[GOAL] Extract each line containing the string "joints".

========================================================================

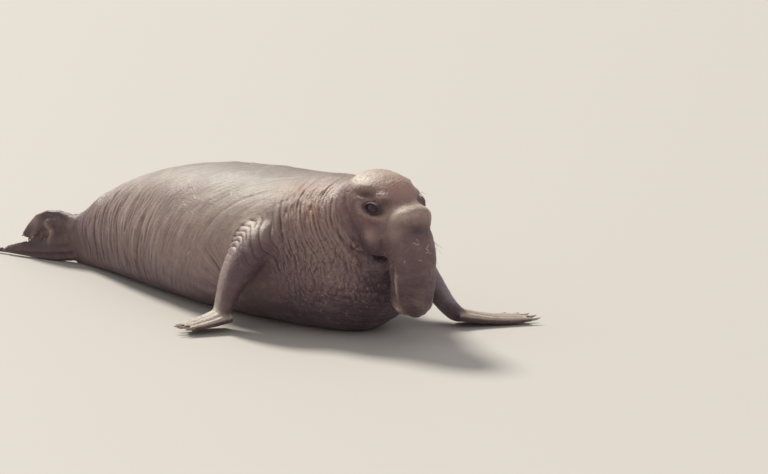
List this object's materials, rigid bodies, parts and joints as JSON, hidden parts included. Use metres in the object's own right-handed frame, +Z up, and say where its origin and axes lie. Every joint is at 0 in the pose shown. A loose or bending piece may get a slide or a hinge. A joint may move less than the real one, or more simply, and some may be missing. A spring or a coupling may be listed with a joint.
{
  "type": "elephant seal",
  "caption": "Still life-size model of an adult bull elephant seal lying on its belly, propped on its fore flippers, with a long hanging nose.",
  "frame": {"origin": "on the floor, under the middle of the animal's bounding box", "axes": "+X forward along the body towards the head, +Y to the seal's left, +Z up"},
  "size_m": [4.2102, 2.0149, 1.0354],
  "materials": {
    "hide_back": "short damp hair, satin",
    "hide_neck": "scarred thick skin, satin",
    "hide_head": "short damp hair, satin",
    "hide_nose": "wet bare skin",
    "hide_flipper": "short damp hair, satin",
    "eye": "wet, glossy"
  },
  "bodies": {
    "root": {"neck": "hide_neck", "chest": "hide_neck", "torso": "hide_back", "rump": "hide_back", "tail_stock": "hide_back", "tail": "hide_back", "head": "hide_head", "lower_jaw": "hide_head", "proboscis": "hide_nose", "eye_right": "eye", "eye_left": "eye", "fore_arm_right": "hide_back", "hand_right": "hide_flipper", "fore_arm_left": "hide_back", "hand_left": "hide_flipper", "hind_flipper_right": "hide_flipper", "hind_flipper_left": "hide_flipper"}
  },
  "joints": []
}
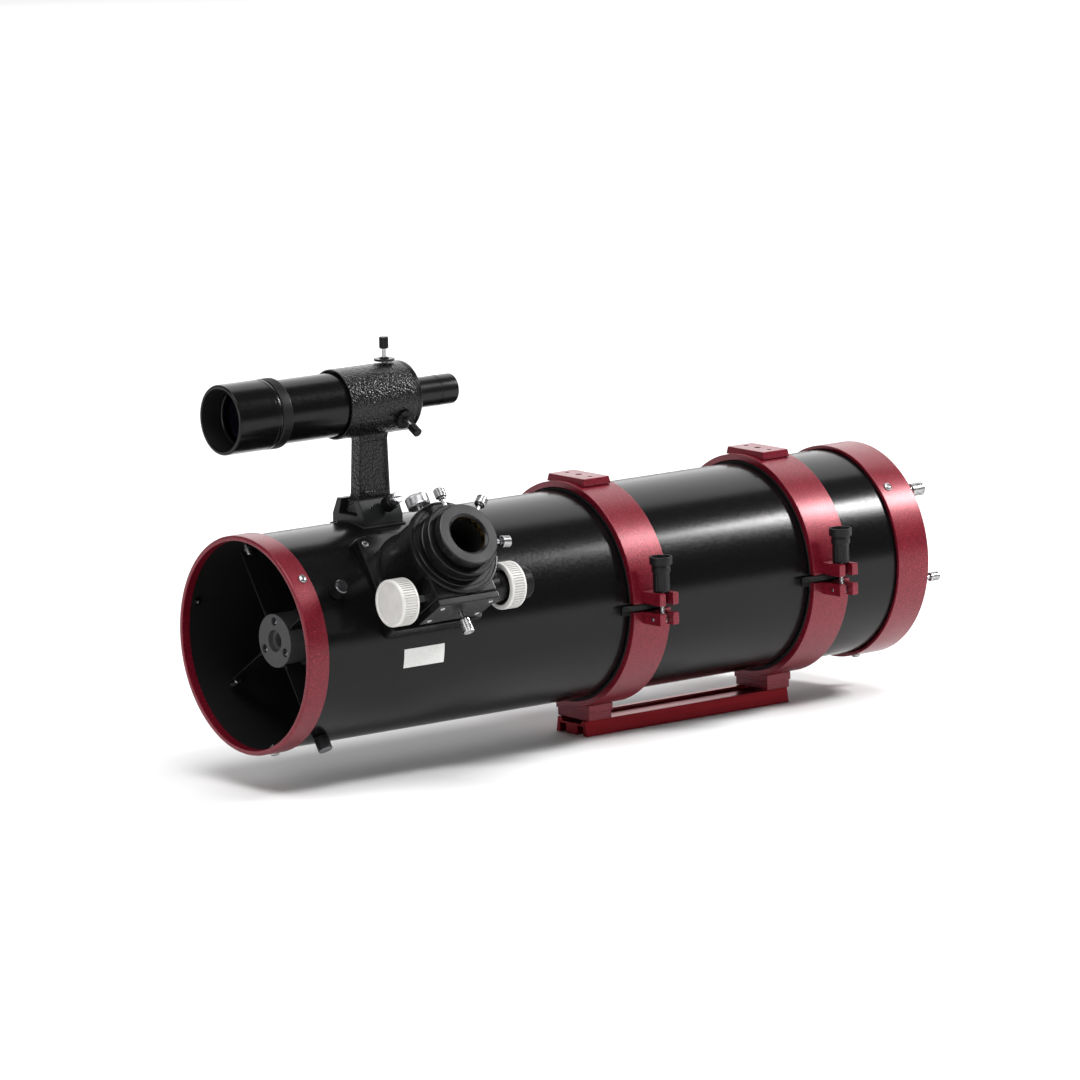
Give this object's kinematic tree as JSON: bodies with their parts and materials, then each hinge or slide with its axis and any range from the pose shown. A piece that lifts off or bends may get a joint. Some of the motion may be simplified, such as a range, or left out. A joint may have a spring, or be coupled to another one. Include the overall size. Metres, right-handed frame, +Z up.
{
  "type": "newtonian reflector telescope",
  "caption": "Reflector optical tube with side focuser, straight finder on a stalk, hinged tube rings and a dovetail bar",
  "frame": {"origin": "middle of the dovetail bar's bottom face", "axes": "+X along the tube to the mirror end, -Y the focuser side, +Z up to the finder"},
  "size_m": [0.7185, 0.2742, 0.3694],
  "materials": {
    "crimson": "crimson metallic powder coat with a fine orange-peel grain",
    "bar_red": "dark red anodised extrusion",
    "gloss_black_paint": "deep gloss black paint with a slight orange peel",
    "satin_black": "satin black anodised, bright on machined edges",
    "matt_black": "matt black",
    "hammered_black": "hammered black paint",
    "black_plastic": "black moulded plastic",
    "white_knob": "white satin, fine ribs round the rim",
    "chrome": "bright plated, knurled",
    "steel": "plain turned steel",
    "mirror_coating": "aluminised optical surface",
    "coated_lens": "lens with a blue anti-reflection coating",
    "rubber": "black rubber ring"
  },
  "bodies": {
    "ring_base": {"dovetail_bar": "bar_red", "ring_lower_front": "crimson", "ring_lower_rear": "crimson", "hinge_pin_front": "steel", "hinge_pin_rear": "steel", "clamp_pin_front": "steel", "clamp_pin_rear": "steel"},
    "ring_top_front": {"ring_upper_front": "crimson"},
    "ring_top_rear": {"ring_upper_rear": "crimson"},
    "clamp_bolt_front": {"clamp_bolt_front": "steel"},
    "clamp_bolt_rear": {"clamp_bolt_rear": "steel"},
    "clamp_knob_front": {"clamp_knob_front": "black_plastic"},
    "clamp_knob_rear": {"clamp_knob_rear": "black_plastic"},
    "tube": {"tube": "gloss_black_paint", "front_ring": "crimson", "rear_ring": "crimson", "spider": "matt_black", "focuser_base": "satin_black", "roller_block": "satin_black", "finder_shoe": "satin_black"},
    "secondary_stem": {"secondary_bolt": "steel"},
    "secondary": {"secondary_holder": "matt_black", "secondary_mirror": "mirror_coating"},
    "primary": {"mirror_cell": "matt_black", "primary_mirror": "mirror_coating"},
    "drawtube": {"drawtube": "satin_black"},
    "eyepiece_adapter": {"eyepiece_adapter": "satin_black"},
    "coarse_drive": {"focus_axle": "steel", "coarse_knob_left": "white_knob", "coarse_knob_right": "white_knob"},
    "finder_bracket": {"finder_bracket": "hammered_black"},
    "finder_o_ring": {"finder_o_ring": "rubber"},
    "finder_scope": {"finder_tube": "gloss_black_paint", "finder_eyepiece": "gloss_black_paint"},
    "finder_objective": {"finder_objective_cell": "gloss_black_paint", "finder_lens": "coated_lens"},
    "spider_knob_1": {"spider_knob_1": "black_plastic"},
    "spider_knob_2": {"spider_knob_2": "black_plastic"},
    "spider_knob_3": {"spider_knob_3": "black_plastic"},
    "spider_knob_4": {"spider_knob_4": "black_plastic"},
    "secondary_screw_1": {"secondary_screw_1": "steel"},
    "secondary_screw_2": {"secondary_screw_2": "steel"},
    "secondary_screw_3": {"secondary_screw_3": "steel"},
    "collimation_knob_1": {"collimation_knob_1": "chrome"},
    "collimation_knob_2": {"collimation_knob_2": "chrome"},
    "collimation_knob_3": {"collimation_knob_3": "chrome"},
    "cell_lock_screw_1": {"cell_lock_screw_1": "chrome"},
    "cell_lock_screw_2": {"cell_lock_screw_2": "chrome"},
    "cell_lock_screw_3": {"cell_lock_screw_3": "chrome"},
    "fine_knob": {"fine_knob": "black_plastic"},
    "focus_lock_knob": {"focus_lock_knob": "chrome"},
    "focus_tension_screw": {"focus_tension_screw": "chrome"},
    "drawtube_screw_1": {"drawtube_screw_1": "chrome"},
    "drawtube_screw_2": {"drawtube_screw_2": "chrome"},
    "adapter_screw": {"adapter_screw": "chrome"},
    "shoe_screw": {"shoe_screw": "black_plastic"},
    "bracket_screw_1": {"bracket_screw_1": "chrome"},
    "bracket_screw_2": {"bracket_screw_2": "chrome"},
    "bracket_screw_3": {"bracket_screw_3": "chrome"},
    "finder_lock_ring": {"finder_lock_ring": "gloss_black_paint"}
  },
  "joints": [
    {"name": "tube_turn", "type": "hinge", "parent": "ring_base", "child": "tube", "pos_m": [0, 0, 0.12386], "axis": [1, 0, 0], "continuous": true},
    {"name": "ring_front_open", "type": "hinge", "parent": "ring_base", "child": "ring_top_front", "pos_m": [-0.0986, 0.1045, 0.12386], "axis": [-1, 0, 0], "range_deg": [0, 100]},
    {"name": "clamp_bolt_front_swing", "type": "hinge", "parent": "ring_base", "child": "clamp_bolt_front", "pos_m": [-0.0986, -0.1115, 0.11436], "axis": [1, 0, 0], "range_deg": [0, 36]},
    {"name": "clamp_knob_front_turn", "type": "hinge", "parent": "ring_top_front", "child": "clamp_knob_front", "pos_m": [-0.0986, -0.1115, 0.13766], "axis": [0, 0, 1], "continuous": true},
    {"name": "ring_rear_open", "type": "hinge", "parent": "ring_base", "child": "ring_top_rear", "pos_m": [0.1014, 0.1045, 0.12386], "axis": [-1, 0, 0], "range_deg": [0, 100]},
    {"name": "clamp_bolt_rear_swing", "type": "hinge", "parent": "ring_base", "child": "clamp_bolt_rear", "pos_m": [0.1014, -0.1115, 0.11436], "axis": [1, 0, 0], "range_deg": [0, 36]},
    {"name": "clamp_knob_rear_turn", "type": "hinge", "parent": "ring_top_rear", "child": "clamp_knob_rear", "pos_m": [0.1014, -0.1115, 0.13766], "axis": [0, 0, 1], "continuous": true},
    {"name": "spider_knob_1_turn", "type": "hinge", "parent": "tube", "child": "spider_knob_1", "pos_m": [-0.4186, -0.07657, 0.17359], "axis": [0, -0.8387, 0.5446], "continuous": true},
    {"name": "spider_knob_2_turn", "type": "hinge", "parent": "tube", "child": "spider_knob_2", "pos_m": [-0.4186, 0.04973, 0.20043], "axis": [0, 0.5446, 0.8387], "continuous": true},
    {"name": "spider_knob_3_turn", "type": "hinge", "parent": "tube", "child": "spider_knob_3", "pos_m": [-0.4186, 0.07657, 0.07413], "axis": [0, 0.8387, -0.5446], "continuous": true},
    {"name": "spider_knob_4_turn", "type": "hinge", "parent": "tube", "child": "spider_knob_4", "pos_m": [-0.4186, -0.04973, 0.04729], "axis": [0, -0.5446, -0.8387], "continuous": true},
    {"name": "secondary_rotate", "type": "hinge", "parent": "tube", "child": "secondary_stem", "pos_m": [-0.4096, 0, 0.12386], "axis": [1, 0, 0], "range_deg": [-12, 12]},
    {"name": "secondary_tilt", "type": "hinge", "parent": "secondary_stem", "child": "secondary", "pos_m": [-0.3956, 0, 0.12386], "axis": [0, 1, 0], "range_deg": [-2, 2]},
    {"name": "secondary_screw_1_turn", "type": "hinge", "parent": "tube", "child": "secondary_screw_1", "pos_m": [-0.4241, 0, 0.14056], "axis": [1, 0, 0], "continuous": true},
    {"name": "secondary_screw_2_turn", "type": "hinge", "parent": "tube", "child": "secondary_screw_2", "pos_m": [-0.4241, 0.01446, 0.11551], "axis": [1, 0, 0], "continuous": true},
    {"name": "secondary_screw_3_turn", "type": "hinge", "parent": "tube", "child": "secondary_screw_3", "pos_m": [-0.4241, -0.01446, 0.11551], "axis": [1, 0, 0], "continuous": true},
    {"name": "primary_tilt", "type": "hinge", "parent": "tube", "child": "primary", "pos_m": [0.19515, 0, 0.12386], "axis": [0, 1, 0], "range_deg": [-0.8, 0.8]},
    {"name": "collimation_knob_1_turn", "type": "hinge", "parent": "tube", "child": "collimation_knob_1", "pos_m": [0.21645, -0.05551, 0.17937], "axis": [1, 0, 0], "continuous": true},
    {"name": "collimation_knob_2_turn", "type": "hinge", "parent": "tube", "child": "collimation_knob_2", "pos_m": [0.21645, 0.07583, 0.14418], "axis": [1, 0, 0], "continuous": true},
    {"name": "collimation_knob_3_turn", "type": "hinge", "parent": "tube", "child": "collimation_knob_3", "pos_m": [0.21645, -0.02032, 0.04804], "axis": [1, 0, 0], "continuous": true},
    {"name": "cell_lock_screw_1_turn", "type": "hinge", "parent": "tube", "child": "cell_lock_screw_1", "pos_m": [0.21645, 0.02032, 0.19969], "axis": [1, 0, 0], "continuous": true},
    {"name": "cell_lock_screw_2_turn", "type": "hinge", "parent": "tube", "child": "cell_lock_screw_2", "pos_m": [0.21645, 0.05551, 0.06835], "axis": [1, 0, 0], "continuous": true},
    {"name": "cell_lock_screw_3_turn", "type": "hinge", "parent": "tube", "child": "cell_lock_screw_3", "pos_m": [0.21645, -0.07583, 0.10354], "axis": [1, 0, 0], "continuous": true},
    {"name": "drawtube_slide", "type": "slide", "parent": "tube", "child": "drawtube", "axis": [0, -0.8374, 0.5465], "range_m": [0, 0.035]},
    {"name": "coarse_focus", "type": "hinge", "parent": "tube", "child": "coarse_drive", "pos_m": [-0.3321, -0.12958, 0.16866], "axis": [1, 0, 0], "range_deg": [0, 670]},
    {"name": "fine_focus", "type": "hinge", "parent": "tube", "child": "fine_knob", "pos_m": [-0.3321, -0.12958, 0.16866], "axis": [1, 0, 0], "range_deg": [0, 6700]},
    {"name": "focus_lock_knob_turn", "type": "hinge", "parent": "tube", "child": "focus_lock_knob", "pos_m": [-0.3321, -0.08209, 0.23594], "axis": [0, 0.5465, 0.8374], "continuous": true},
    {"name": "focus_tension_screw_turn", "type": "hinge", "parent": "tube", "child": "focus_tension_screw", "pos_m": [-0.3321, -0.13986, 0.14743], "axis": [0, -0.5465, -0.8374], "continuous": true},
    {"name": "drawtube_screw_1_turn", "type": "hinge", "parent": "drawtube", "child": "drawtube_screw_1", "pos_m": [-0.3321, -0.11774, 0.24023], "axis": [0, 0.5465, 0.8374], "continuous": true},
    {"name": "drawtube_screw_2_turn", "type": "hinge", "parent": "drawtube", "child": "drawtube_screw_2", "pos_m": [-0.29925, -0.13804, 0.20913], "axis": [0.9925, -0.0666, -0.1021], "continuous": true},
    {"name": "adapter_slide", "type": "slide", "parent": "drawtube", "child": "eyepiece_adapter", "axis": [0, -0.8374, 0.5465], "range_m": [0, 0.024]},
    {"name": "adapter_screw_turn", "type": "hinge", "parent": "eyepiece_adapter", "child": "adapter_screw", "pos_m": [-0.31237, -0.13434, 0.2351], "axis": [0.7071, 0.3865, 0.5922], "continuous": true},
    {"name": "finder_slide", "type": "slide", "parent": "tube", "child": "finder_bracket", "axis": [-1, 0, 0], "range_m": [0, 0.04]},
    {"name": "shoe_screw_turn", "type": "hinge", "parent": "tube", "child": "shoe_screw", "pos_m": [-0.3226, -0.02271, 0.22947], "axis": [0, -0.878, 0.4787], "continuous": true},
    {"name": "finder_pitch", "type": "hinge", "parent": "finder_bracket", "child": "finder_o_ring", "pos_m": [-0.3556, 0, 0.31736], "axis": [0, 1, 0], "range_deg": [-1, 1]},
    {"name": "finder_yaw", "type": "hinge", "parent": "finder_o_ring", "child": "finder_scope", "pos_m": [-0.3556, 0, 0.31736], "axis": [0, 0, 1], "range_deg": [-1, 1]},
    {"name": "bracket_screw_1_turn", "type": "hinge", "parent": "finder_bracket", "child": "bracket_screw_1", "pos_m": [-0.304, 0, 0.34886], "axis": [0, 0, 1], "continuous": true},
    {"name": "bracket_screw_2_turn", "type": "hinge", "parent": "finder_bracket", "child": "bracket_screw_2", "pos_m": [-0.304, 0.02728, 0.30161], "axis": [0, 0.866, -0.5], "continuous": true},
    {"name": "bracket_screw_3_turn", "type": "hinge", "parent": "finder_bracket", "child": "bracket_screw_3", "pos_m": [-0.304, -0.02728, 0.30161], "axis": [0, -0.866, -0.5], "continuous": true},
    {"name": "finder_focus", "type": "hinge", "parent": "finder_scope", "child": "finder_objective", "pos_m": [-0.4596, 0, 0.31736], "axis": [1, 0, 0], "continuous": true},
    {"name": "finder_lock_ring_turn", "type": "hinge", "parent": "finder_scope", "child": "finder_lock_ring", "pos_m": [-0.4266, 0, 0.31736], "axis": [1, 0, 0], "continuous": true}
  ],
  "couplings": [
    {"joint": "coarse_focus", "follows": "drawtube_slide", "rad_per_m": 333.33},
    {"joint": "fine_focus", "follows": "drawtube_slide", "rad_per_m": 3333.3},
    {"joint": "clamp_bolt_front_swing", "follows": "ring_front_open", "ratio": 0.35},
    {"joint": "clamp_bolt_rear_swing", "follows": "ring_rear_open", "ratio": 0.35}
  ]
}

========================================================================

[THE SOLUTION]
List this object's materials, rigid bodies, parts and joints as JSON, hidden parts included. Use metres in the object's own right-handed frame, +Z up, and say where its origin and axes lie. Every joint is at 0 in the pose shown. A loose or bending piece may get a slide or a hinge. A joint may move less than the real one, or more simply, and some may be missing. A spring or a coupling may be listed with a joint.
  "joints": []
  "joints": [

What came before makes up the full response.